***** DATASET EXTRACT

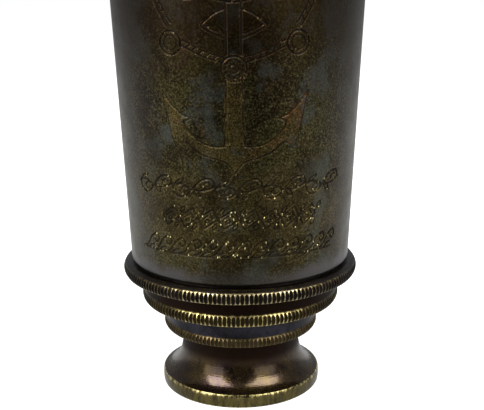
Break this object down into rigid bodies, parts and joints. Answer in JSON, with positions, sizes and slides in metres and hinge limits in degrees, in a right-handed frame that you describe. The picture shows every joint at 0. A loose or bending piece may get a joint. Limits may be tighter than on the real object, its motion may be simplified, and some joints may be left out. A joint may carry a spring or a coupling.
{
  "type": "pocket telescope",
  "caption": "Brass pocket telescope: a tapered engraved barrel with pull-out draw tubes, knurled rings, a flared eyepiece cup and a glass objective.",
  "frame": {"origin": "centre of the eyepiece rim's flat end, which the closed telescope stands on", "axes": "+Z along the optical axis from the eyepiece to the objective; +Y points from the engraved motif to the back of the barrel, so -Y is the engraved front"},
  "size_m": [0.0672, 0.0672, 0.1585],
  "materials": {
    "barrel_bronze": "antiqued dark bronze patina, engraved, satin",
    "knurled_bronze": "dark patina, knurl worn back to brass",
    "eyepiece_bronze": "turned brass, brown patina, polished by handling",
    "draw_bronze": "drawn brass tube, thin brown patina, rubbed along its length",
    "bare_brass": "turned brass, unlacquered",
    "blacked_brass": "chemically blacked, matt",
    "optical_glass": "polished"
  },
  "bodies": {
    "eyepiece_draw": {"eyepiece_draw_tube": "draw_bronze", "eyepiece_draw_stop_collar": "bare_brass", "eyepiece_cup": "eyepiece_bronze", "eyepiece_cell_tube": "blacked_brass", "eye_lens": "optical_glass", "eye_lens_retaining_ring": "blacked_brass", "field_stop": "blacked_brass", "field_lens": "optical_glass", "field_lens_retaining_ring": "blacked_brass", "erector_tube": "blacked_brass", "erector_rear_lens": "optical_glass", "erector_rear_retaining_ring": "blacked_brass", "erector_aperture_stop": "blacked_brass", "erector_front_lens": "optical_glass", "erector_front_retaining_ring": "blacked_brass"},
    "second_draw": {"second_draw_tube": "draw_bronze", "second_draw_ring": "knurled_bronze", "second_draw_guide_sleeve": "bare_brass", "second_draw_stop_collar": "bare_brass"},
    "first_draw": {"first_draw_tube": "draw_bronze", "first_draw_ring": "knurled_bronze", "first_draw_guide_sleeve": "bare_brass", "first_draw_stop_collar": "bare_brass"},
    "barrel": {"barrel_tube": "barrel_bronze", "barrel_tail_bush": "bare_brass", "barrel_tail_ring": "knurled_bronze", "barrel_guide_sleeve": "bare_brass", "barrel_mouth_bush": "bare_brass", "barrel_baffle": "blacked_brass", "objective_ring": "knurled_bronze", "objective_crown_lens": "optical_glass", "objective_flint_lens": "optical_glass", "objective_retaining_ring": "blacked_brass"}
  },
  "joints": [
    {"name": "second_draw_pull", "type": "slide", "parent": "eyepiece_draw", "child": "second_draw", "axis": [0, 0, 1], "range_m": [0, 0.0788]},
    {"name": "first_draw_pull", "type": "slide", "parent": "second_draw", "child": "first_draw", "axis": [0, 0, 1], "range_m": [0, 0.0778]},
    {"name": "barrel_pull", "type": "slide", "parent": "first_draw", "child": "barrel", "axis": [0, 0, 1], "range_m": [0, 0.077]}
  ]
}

**********

--- THE TASK ---
Make an exact copy of the material above.

--- EXERCISE RESPONSE ---
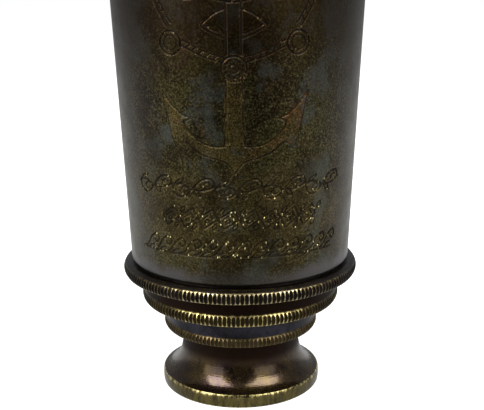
Break this object down into rigid bodies, parts and joints. Answer in JSON, with positions, sizes and slides in metres and hinge limits in degrees, in a right-handed frame that you describe. The picture shows every joint at 0. A loose or bending piece may get a joint. Limits may be tighter than on the real object, its motion may be simplified, and some joints may be left out. A joint may carry a spring or a coupling.
{
  "type": "pocket telescope",
  "caption": "Brass pocket telescope: a tapered engraved barrel with pull-out draw tubes, knurled rings, a flared eyepiece cup and a glass objective.",
  "frame": {"origin": "centre of the eyepiece rim's flat end, which the closed telescope stands on", "axes": "+Z along the optical axis from the eyepiece to the objective; +Y points from the engraved motif to the back of the barrel, so -Y is the engraved front"},
  "size_m": [0.0672, 0.0672, 0.1585],
  "materials": {
    "barrel_bronze": "antiqued dark bronze patina, engraved, satin",
    "knurled_bronze": "dark patina, knurl worn back to brass",
    "eyepiece_bronze": "turned brass, brown patina, polished by handling",
    "draw_bronze": "drawn brass tube, thin brown patina, rubbed along its length",
    "bare_brass": "turned brass, unlacquered",
    "blacked_brass": "chemically blacked, matt",
    "optical_glass": "polished"
  },
  "bodies": {
    "eyepiece_draw": {"eyepiece_draw_tube": "draw_bronze", "eyepiece_draw_stop_collar": "bare_brass", "eyepiece_cup": "eyepiece_bronze", "eyepiece_cell_tube": "blacked_brass", "eye_lens": "optical_glass", "eye_lens_retaining_ring": "blacked_brass", "field_stop": "blacked_brass", "field_lens": "optical_glass", "field_lens_retaining_ring": "blacked_brass", "erector_tube": "blacked_brass", "erector_rear_lens": "optical_glass", "erector_rear_retaining_ring": "blacked_brass", "erector_aperture_stop": "blacked_brass", "erector_front_lens": "optical_glass", "erector_front_retaining_ring": "blacked_brass"},
    "second_draw": {"second_draw_tube": "draw_bronze", "second_draw_ring": "knurled_bronze", "second_draw_guide_sleeve": "bare_brass", "second_draw_stop_collar": "bare_brass"},
    "first_draw": {"first_draw_tube": "draw_bronze", "first_draw_ring": "knurled_bronze", "first_draw_guide_sleeve": "bare_brass", "first_draw_stop_collar": "bare_brass"},
    "barrel": {"barrel_tube": "barrel_bronze", "barrel_tail_bush": "bare_brass", "barrel_tail_ring": "knurled_bronze", "barrel_guide_sleeve": "bare_brass", "barrel_mouth_bush": "bare_brass", "barrel_baffle": "blacked_brass", "objective_ring": "knurled_bronze", "objective_crown_lens": "optical_glass", "objective_flint_lens": "optical_glass", "objective_retaining_ring": "blacked_brass"}
  },
  "joints": [
    {"name": "second_draw_pull", "type": "slide", "parent": "eyepiece_draw", "child": "second_draw", "axis": [0, 0, 1], "range_m": [0, 0.0788]},
    {"name": "first_draw_pull", "type": "slide", "parent": "second_draw", "child": "first_draw", "axis": [0, 0, 1], "range_m": [0, 0.0778]},
    {"name": "barrel_pull", "type": "slide", "parent": "first_draw", "child": "barrel", "axis": [0, 0, 1], "range_m": [0, 0.077]}
  ]
}